We people formerly known as Natalians are radically under-estimated. Name changes are so user-unfriendly that we made sure your GPSes have no difficulty finding either Durban or Pietermaritzburg. In fact, neither should you : the latter is easy. You know that long twisty downhill that always has trucks in the southern-bound arrestor beds and the northern-bound emergency lanes, about twenty minutes before you hit Durban? Well, just turn sharp right or left at the bottom of that hill and you’ll be in it.

That was the easy part. Now that we have you, we defy you to find your way around. Opting for First, Second, etc Avenues is such a cop out and so unimaginative – anyone could work that out. In an unprecedented display of unity, both Durban and Pietermaritzburg have cunningly renamed most major routes. Don’t bother upgrading your Garmin software : one case is currently in court and we may just change the names some more. Of course we love you and want you to feel welcome : once in our one-way system it could take you weeks to break your way out.

Does any other local city have an anthem? It may mean there will shortly be a Lloyd-Webber Lane somewhere in central Durban, but what a small price to pay when the collective citizens rise to their feet, pride streaming down their cheeks, and erupt into a rendition of Names, Names Changes Everything.
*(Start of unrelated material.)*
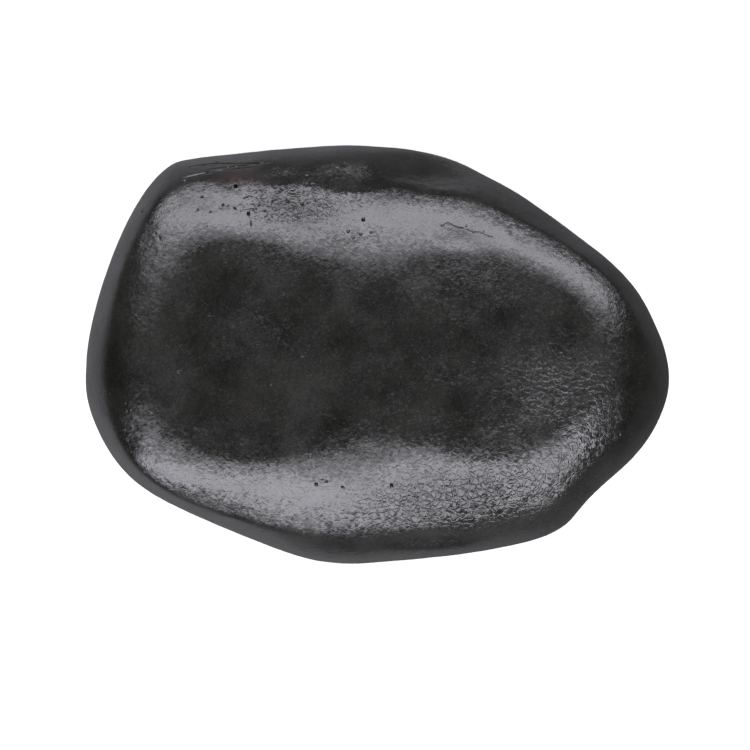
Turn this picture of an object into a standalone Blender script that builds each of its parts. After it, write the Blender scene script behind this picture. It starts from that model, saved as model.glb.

Durban has obviously had to be cognizant of the anticipated increase in visitors next year. I’ve heard that the new stadium is visible from nearly all over the city. (An aside here. That I battle to believe. I’ve been lost in Anton Lembede Street more than once because one can see blow all when surrounded by concrete more than a few floors high. Don’t laugh, people from Cape Town : I also got lost on one of your landmarky hills because The Mountain went out of sight behind concrete. Admittedly you did have a friendly security-man-and-Rottweiler combination who ensured my return to known quarters).

Anyway, the Durban stadium really only has to be visible from the roads that haven’t lost their identity. That way you’ll not only get to see the fixture/s you plan to attend, you may still be there when Durban eventually gets to host the Olympics.
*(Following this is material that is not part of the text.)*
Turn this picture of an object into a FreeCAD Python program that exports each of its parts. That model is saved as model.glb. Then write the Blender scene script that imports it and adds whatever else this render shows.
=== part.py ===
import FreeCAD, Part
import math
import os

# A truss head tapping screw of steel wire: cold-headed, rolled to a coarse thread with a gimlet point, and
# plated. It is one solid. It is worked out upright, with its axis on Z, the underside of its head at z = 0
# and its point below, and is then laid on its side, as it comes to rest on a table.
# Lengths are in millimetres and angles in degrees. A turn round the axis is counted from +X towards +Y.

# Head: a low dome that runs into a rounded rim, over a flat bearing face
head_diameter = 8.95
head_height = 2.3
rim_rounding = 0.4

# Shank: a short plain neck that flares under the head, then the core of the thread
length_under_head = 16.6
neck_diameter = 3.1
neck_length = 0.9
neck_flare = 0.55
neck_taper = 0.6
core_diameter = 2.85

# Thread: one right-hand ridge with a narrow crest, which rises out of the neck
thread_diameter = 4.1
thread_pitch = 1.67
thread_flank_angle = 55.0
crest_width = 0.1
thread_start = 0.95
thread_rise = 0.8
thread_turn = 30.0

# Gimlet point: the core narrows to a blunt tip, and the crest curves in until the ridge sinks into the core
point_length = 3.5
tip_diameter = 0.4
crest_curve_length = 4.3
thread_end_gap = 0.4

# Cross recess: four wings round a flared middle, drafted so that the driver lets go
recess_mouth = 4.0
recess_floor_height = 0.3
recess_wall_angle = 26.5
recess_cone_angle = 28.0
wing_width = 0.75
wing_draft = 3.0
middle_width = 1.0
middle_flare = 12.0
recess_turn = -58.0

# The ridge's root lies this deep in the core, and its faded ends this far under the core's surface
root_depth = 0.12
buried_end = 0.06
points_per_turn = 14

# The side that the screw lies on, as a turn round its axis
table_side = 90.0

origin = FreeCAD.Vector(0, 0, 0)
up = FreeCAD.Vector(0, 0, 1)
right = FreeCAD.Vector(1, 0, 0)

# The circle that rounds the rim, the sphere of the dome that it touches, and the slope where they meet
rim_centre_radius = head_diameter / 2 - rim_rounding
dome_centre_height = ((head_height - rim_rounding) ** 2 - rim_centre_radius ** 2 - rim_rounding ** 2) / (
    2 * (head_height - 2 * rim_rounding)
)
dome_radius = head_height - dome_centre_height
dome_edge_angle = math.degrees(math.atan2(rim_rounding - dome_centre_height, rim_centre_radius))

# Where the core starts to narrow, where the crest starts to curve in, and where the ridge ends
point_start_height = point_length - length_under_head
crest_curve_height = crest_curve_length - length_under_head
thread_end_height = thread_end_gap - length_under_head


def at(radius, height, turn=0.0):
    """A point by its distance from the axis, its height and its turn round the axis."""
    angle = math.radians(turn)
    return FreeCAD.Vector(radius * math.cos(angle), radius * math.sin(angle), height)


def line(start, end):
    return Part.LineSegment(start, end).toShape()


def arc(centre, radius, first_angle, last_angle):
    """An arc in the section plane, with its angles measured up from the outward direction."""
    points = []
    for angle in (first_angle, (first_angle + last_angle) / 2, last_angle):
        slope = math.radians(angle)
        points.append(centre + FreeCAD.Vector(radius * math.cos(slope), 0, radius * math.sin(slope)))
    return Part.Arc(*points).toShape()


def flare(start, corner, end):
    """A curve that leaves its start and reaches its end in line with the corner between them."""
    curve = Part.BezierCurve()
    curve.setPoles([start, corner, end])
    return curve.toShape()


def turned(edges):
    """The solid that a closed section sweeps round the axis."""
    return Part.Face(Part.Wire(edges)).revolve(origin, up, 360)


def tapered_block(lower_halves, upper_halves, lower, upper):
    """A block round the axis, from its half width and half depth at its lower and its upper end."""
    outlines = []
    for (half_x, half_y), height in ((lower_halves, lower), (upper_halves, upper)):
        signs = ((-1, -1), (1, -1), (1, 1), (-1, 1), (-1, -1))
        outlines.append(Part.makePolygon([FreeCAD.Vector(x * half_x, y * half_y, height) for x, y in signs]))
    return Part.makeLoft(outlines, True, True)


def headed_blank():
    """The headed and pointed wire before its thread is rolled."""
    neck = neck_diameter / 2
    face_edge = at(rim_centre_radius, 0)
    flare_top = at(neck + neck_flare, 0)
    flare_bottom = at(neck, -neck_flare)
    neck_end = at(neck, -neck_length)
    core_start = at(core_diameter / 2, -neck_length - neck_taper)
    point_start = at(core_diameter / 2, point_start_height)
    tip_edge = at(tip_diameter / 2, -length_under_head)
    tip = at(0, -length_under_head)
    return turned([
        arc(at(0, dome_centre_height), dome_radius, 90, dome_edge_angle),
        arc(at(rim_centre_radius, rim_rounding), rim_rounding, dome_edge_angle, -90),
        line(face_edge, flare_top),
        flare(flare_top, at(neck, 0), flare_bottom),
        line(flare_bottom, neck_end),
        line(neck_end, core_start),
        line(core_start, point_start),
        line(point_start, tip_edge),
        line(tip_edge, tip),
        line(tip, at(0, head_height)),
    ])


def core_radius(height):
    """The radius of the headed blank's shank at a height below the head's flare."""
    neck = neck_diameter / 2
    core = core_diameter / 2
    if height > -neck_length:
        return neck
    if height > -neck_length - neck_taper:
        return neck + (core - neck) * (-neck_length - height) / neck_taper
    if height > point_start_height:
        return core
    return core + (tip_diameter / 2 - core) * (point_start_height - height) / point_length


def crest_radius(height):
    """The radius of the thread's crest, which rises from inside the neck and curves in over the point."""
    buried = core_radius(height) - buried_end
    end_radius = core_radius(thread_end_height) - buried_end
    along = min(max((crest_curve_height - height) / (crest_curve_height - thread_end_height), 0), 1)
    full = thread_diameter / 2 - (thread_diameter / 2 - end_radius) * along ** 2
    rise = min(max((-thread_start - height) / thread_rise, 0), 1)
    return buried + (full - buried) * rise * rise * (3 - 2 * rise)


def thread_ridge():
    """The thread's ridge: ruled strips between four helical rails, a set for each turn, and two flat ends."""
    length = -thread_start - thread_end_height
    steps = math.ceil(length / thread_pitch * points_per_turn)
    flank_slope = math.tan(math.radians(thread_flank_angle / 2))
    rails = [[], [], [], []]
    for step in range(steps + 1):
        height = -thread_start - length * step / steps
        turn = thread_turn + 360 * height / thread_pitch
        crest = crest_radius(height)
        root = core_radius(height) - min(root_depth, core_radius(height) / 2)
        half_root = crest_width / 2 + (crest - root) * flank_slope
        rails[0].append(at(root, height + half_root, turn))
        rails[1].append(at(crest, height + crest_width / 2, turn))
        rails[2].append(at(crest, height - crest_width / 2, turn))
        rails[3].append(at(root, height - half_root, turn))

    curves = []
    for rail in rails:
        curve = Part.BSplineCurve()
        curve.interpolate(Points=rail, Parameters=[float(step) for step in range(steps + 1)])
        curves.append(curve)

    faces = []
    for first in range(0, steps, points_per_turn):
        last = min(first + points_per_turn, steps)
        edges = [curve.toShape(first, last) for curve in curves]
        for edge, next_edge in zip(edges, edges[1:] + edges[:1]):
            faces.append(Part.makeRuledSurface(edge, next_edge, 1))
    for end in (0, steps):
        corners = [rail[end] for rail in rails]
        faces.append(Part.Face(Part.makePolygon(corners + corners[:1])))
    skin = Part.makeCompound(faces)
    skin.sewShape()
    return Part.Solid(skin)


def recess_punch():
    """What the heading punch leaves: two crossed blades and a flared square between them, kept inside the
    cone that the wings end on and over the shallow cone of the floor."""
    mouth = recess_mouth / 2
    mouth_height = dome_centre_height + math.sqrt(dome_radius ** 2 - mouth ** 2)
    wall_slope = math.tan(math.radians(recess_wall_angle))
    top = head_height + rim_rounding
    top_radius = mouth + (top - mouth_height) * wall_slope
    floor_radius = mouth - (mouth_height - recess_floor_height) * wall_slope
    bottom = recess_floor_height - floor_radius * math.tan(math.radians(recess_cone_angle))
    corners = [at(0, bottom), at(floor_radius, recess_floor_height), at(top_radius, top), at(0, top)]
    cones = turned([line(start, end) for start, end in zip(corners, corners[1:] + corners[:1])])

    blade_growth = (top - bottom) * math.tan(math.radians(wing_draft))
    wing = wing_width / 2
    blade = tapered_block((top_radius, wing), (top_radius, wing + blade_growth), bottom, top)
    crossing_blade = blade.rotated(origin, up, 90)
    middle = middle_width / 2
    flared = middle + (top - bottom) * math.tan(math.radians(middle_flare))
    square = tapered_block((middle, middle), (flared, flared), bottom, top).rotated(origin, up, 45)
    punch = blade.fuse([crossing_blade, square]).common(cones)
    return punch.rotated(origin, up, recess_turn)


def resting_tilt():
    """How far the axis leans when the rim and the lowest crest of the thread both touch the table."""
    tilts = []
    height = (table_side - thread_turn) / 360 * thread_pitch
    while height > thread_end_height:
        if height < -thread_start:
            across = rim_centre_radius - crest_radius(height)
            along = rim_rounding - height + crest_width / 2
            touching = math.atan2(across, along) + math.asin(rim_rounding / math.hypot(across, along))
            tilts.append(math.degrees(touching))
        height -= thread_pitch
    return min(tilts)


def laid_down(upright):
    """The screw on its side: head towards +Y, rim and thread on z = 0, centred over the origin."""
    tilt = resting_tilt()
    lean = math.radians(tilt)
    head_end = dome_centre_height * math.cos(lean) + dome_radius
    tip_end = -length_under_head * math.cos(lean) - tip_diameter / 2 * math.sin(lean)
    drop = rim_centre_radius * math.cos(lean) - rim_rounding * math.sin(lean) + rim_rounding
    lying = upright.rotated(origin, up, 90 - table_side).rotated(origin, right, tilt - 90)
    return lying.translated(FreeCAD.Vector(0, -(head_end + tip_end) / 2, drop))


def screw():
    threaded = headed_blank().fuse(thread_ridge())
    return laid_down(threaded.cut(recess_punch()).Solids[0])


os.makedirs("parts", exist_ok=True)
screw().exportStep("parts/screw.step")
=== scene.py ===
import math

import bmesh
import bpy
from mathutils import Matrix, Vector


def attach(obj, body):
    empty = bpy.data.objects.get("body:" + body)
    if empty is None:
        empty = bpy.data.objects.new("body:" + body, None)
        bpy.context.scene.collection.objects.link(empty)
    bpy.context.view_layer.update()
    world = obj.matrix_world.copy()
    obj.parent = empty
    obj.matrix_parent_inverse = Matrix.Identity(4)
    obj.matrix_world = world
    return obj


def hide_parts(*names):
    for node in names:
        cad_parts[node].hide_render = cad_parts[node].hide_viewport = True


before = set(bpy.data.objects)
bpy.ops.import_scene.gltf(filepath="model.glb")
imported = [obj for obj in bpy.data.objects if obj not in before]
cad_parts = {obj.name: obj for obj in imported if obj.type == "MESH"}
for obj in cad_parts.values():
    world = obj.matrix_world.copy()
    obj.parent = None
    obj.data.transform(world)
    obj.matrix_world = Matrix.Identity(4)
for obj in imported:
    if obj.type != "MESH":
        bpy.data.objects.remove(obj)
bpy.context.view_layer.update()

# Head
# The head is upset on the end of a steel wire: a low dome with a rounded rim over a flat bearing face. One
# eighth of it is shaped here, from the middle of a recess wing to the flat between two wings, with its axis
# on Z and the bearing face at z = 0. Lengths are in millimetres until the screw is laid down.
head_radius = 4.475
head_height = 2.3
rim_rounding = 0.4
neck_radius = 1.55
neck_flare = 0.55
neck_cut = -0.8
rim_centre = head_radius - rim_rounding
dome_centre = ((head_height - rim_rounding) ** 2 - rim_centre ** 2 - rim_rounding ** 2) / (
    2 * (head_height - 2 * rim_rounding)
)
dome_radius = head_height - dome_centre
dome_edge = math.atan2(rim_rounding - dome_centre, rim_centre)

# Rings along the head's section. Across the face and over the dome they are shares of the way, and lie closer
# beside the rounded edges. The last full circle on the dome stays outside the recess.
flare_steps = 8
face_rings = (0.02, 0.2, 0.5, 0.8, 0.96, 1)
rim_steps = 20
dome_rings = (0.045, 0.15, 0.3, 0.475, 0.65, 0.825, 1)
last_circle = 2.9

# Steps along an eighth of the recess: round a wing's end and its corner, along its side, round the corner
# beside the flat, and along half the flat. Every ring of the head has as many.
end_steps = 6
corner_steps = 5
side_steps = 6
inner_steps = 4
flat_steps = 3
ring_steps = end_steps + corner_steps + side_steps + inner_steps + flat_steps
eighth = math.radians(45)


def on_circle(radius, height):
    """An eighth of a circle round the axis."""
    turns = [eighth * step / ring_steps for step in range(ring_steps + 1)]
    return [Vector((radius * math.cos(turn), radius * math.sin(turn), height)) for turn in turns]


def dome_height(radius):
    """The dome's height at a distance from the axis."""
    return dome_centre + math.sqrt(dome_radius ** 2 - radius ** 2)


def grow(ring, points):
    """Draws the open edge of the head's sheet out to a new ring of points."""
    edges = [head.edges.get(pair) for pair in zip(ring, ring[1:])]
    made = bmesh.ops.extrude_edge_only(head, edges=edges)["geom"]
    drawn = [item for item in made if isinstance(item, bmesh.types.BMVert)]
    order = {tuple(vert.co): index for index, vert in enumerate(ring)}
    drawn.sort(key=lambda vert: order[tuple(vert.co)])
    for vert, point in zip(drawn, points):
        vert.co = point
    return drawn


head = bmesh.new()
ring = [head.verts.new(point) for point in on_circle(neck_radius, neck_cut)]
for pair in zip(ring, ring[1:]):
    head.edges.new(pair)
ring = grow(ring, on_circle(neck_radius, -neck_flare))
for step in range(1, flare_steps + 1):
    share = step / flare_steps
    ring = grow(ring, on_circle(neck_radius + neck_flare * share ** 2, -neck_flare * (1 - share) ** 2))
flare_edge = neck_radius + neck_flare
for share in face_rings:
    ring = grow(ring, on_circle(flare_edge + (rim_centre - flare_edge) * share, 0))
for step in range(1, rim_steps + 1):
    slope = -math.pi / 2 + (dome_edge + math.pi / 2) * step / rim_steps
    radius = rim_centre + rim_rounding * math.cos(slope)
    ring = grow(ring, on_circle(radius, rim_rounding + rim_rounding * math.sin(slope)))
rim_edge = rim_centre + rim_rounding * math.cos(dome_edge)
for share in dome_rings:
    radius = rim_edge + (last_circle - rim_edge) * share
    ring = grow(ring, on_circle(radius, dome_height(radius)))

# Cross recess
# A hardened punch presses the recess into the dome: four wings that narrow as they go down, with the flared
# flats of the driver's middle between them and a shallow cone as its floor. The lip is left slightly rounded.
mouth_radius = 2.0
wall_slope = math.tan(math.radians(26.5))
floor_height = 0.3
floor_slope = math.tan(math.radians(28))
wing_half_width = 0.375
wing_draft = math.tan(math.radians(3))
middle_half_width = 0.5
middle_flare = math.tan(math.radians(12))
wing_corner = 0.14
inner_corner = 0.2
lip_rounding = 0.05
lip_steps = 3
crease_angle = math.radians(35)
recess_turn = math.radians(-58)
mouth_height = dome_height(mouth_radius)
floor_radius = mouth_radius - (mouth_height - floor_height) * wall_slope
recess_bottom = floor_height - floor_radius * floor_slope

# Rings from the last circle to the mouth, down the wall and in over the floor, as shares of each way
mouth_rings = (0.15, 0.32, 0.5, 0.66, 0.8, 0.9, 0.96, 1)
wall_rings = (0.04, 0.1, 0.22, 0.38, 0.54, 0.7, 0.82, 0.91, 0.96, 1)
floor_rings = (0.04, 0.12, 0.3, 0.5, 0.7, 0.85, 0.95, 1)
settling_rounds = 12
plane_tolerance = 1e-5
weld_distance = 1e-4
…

On that superlative note of name-dropping, I break off to cogitate on my own personal dilemma that this debate has given rise to : town of birth vs city of residence. Port Shepstone vs Pietermaritzburg. Watch this space.

And so they grow

Despite the long pause since my last post, life on the home front has not been uneventful. Kimberley will be seventeen in a matter of weeks and is finally acknowledging an interest in guys, well, one in particular. Of more concern is that it is reciprocated – by the owner of an eyeball with a wicked twinkle of note – the reason I liked him on acquaintance and the reason that I now sweat little rubber bullets from time to time.
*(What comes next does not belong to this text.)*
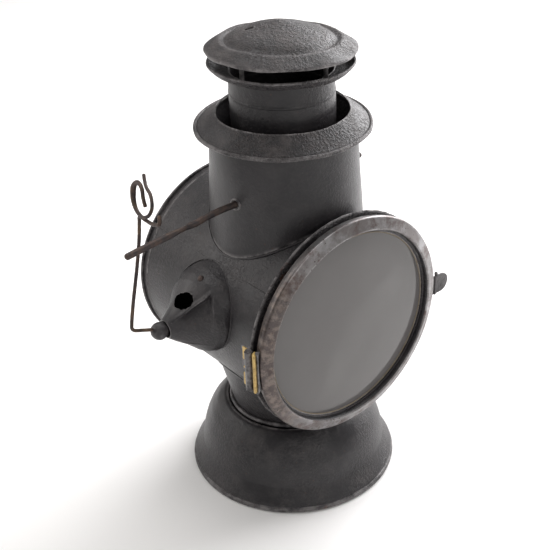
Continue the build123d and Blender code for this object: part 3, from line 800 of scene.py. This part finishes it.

Kirby has undergone a character transformation – no longer the quiet, almost invisible, shadow of his first months with us. He now holds loud conversations while motivating for his next meal, during the preparation of his next meal, and occasionally on greeting. He loves Daisy to bits – I’ve given up laughing when, on cooler evenings, he comes through to join us all and tries to snuggle up to her. The sight of the Rolling White Eyeball while she tries to deal with her friendly feline half-sibling’s overtures of friendship and the built-in Staffie urge to eat cats all at the same time became too much for me. She’s finally discovered the merits of having a warm furry being curled up against the bits that aren’t covered by her polar fleece jacket so the eyeball now just does a little cursory white flicker so we all understand that this is extremely unnatural. Like that worries Kirby, or any of us for that matter!

Kirby has also decided to befriend the four Jack Russels next door. As that fence now has an electrified wire, fortunately above his normal reach, the dogs are rarely seen off their property – a relief as they have been a hazard on the road for years. The smallest ran under the wheels of my car as I pulled off some months ago – I had seen her, stopped and then moved forward slowly once she should have been out of the way. Fortunately she only had a bit of bruising to show for the experience but I still go cold at the thought and, until the electrification of the fence, she still ran in the road as often as not.

Kirby sustains this friendship by curling up and napping on a section of soft grass with his back against the fence in an area frequented by the dogs. They have decided to, officially at least, ignore him, possibly for the same reason as Daisy : preserving their sanity as well as their reputations. On the other hand, it may be the result of an inbuilt suspicion that any cat that is such an easy target has to be bait which is to be ignored until they’ve worked out what the trap is.

Interestingly, he has also started developing a Swiss Army nose like Daisy’s. Daisy uses hers to pry the door open when there’s only a chink and she wishes it to become a Staffie-permitting portal. Kirby uses his for a similar purpose : to open the bedroom window more widely if the wind has narrowed the usual space. Coming through, ready or not.

And Kirby is now referred to by Kimberley as The Kirbett – no problem with that on his part. Although nothing has rattled his devotion to munchies as his primary food source, he has become rather partial to tinned food. The budget doesn’t permit an unlimited amount of this secondary diet and he has taken to explaining very lucidly when he would like some more of the latter (note : not in lieu of the former, but also). Other than that, he remains a conservative but still voracious eater – very suspicious of before rejecting a piece of pork sausage, looked with interest at spaghetti on my plate but declined it when given some in his own bowl – and I’m now hoping to persuade him to eat egg occasionally. The reason for this is a bald patch above his tail which doesn’t seem to be causing him any discomfort but I’d like to improve the overall quality of his coat without resorting to chemical supplements, if possible.

Now I’ll have to contend with two pairs of rolling white eyeballs for a while.